Subconscious

Recently, I came across a really odd thing.

For the last few months, I’ve been experiencing problems with my car at night, with the lights suddenly failing and me driving in absolute darkness.

One night this week I had a drive home where it felt like the same thing had happened again – cars pulling out right in front of me as if they hadn’t seen me, that kind of thing. It happened on enough occasions in a short time that I ended up checking whether my lights were working, thinking “Fuck sake, not again

And that’s when I realised.

I haven’t been experiencing actual problems with the car. I’ve had dreams that I’ve been experiencing problems – because there’s no way on Earth that I would have not got a problem like that sorted immediately. If I’d had an electrical/lighting failure like that, I’d have taken it to the garage the following morning. But I haven’t – I’ve never even called the garage to make an appointment.

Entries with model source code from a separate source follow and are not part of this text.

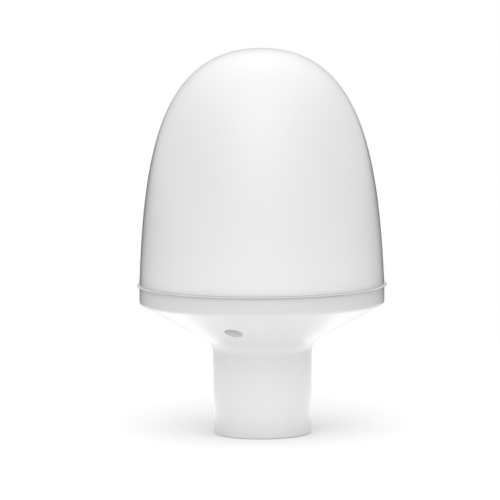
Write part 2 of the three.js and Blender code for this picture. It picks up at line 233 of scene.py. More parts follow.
def tube(name, inner, outer, low, high, edge=0.0, sides=SMALL):
    """A ring of rectangular section, with all four edges rounded by the same amount."""
    corners = [(inner, low), (outer, low), (outer, high), (inner, high)]
    if edge:
        corners = [(*corner, edge) for corner in corners]
    return lathe(name, rounded(corners, 4), sides)


def rod(name, radius, low, high, edge=0.0, sides=SMALL):
    """A cylinder, with the edges of its two ends rounded."""
    corners = [(0, low), (radius, low), (radius, high), (0, high)]
    if edge:
        corners[1:3] = [(*corner, edge) for corner in corners[1:3]]
    return lathe(name, rounded(corners, 4), sides)


def prism(name, outline, low, high):
    """A straight solid on an outline of (x, y) points that runs anticlockwise seen from above."""
    count = len(outline)
    verts = [(x, y, low) for x, y in outline] + [(x, y, high) for x, y in outline]
    faces = [tuple(reversed(range(count))), tuple(range(count, 2 * count))]
    faces += [(k, (k + 1) % count, count + (k + 1) % count, count + k) for k in range(count)]
    return make_object(name, verts, faces)


def circle(radius, sides, offset=0.0):
    """Points round a circle, turned by a share of one side."""
    turns = [2 * math.pi * (k + offset) / sides for k in range(sides)]
    return [(radius * math.cos(t), radius * math.sin(t)) for t in turns]


def hexagon(across_flats):
    return circle(across_flats / 2 / math.cos(math.pi / 6), 6, 0.5)


def block(name, x, y, low, high):
    """A box centred on the Z axis."""
    return prism(name, [(-x / 2, -y / 2), (x / 2, -y / 2), (x / 2, y / 2), (-x / 2, y / 2)], low, high)


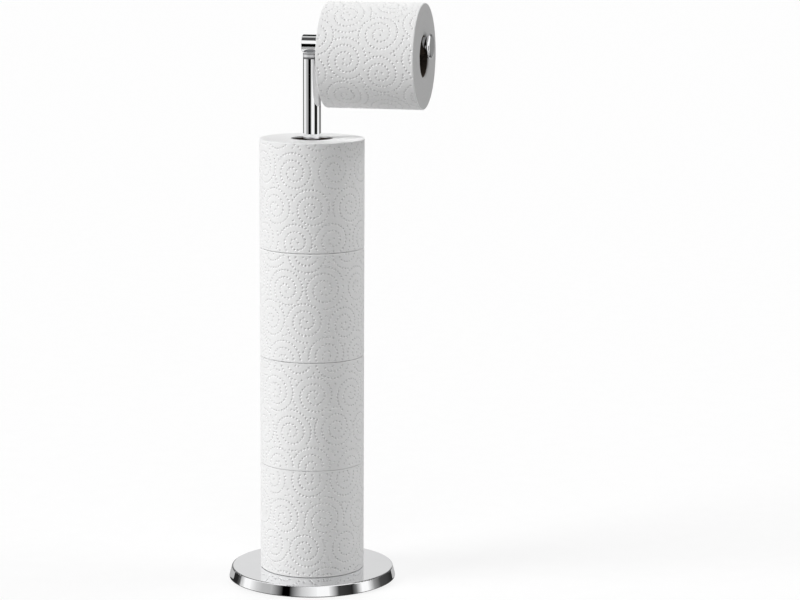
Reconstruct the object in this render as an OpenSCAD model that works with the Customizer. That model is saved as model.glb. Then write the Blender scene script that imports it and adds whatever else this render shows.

So while my conscious brain has been thinking that there’ve been problems with the car and that I really should get things checked/sorted, my subconscious has been sticking its oar in and stopping that from happening. Somewhere along the line it’s known that these problems have been dreams, and has prevented my conscious from actually calling the garage and getting those things sorted.

All the way through I’d have sworn blind that these problems were happening. And it’s only been when I consciously worried that the same problem had occurred again that I realised the previous occurrences hadn’t actually happened.

And that, with no shadow of a doubt, is really bloody weird.


Weirdly Consistent

When I moved here six-and-a-half years ago (and yes, that does still freak me out) I got a Cineworld Unlimited card, so I could see as many films as I wanted to.  It’s a decent deal, less than £20 a month, so as long as you see more than one film per month, it’s paid for itself.

Because I’m a geek, I also started listing what I’d seen, with a separate sheet per year.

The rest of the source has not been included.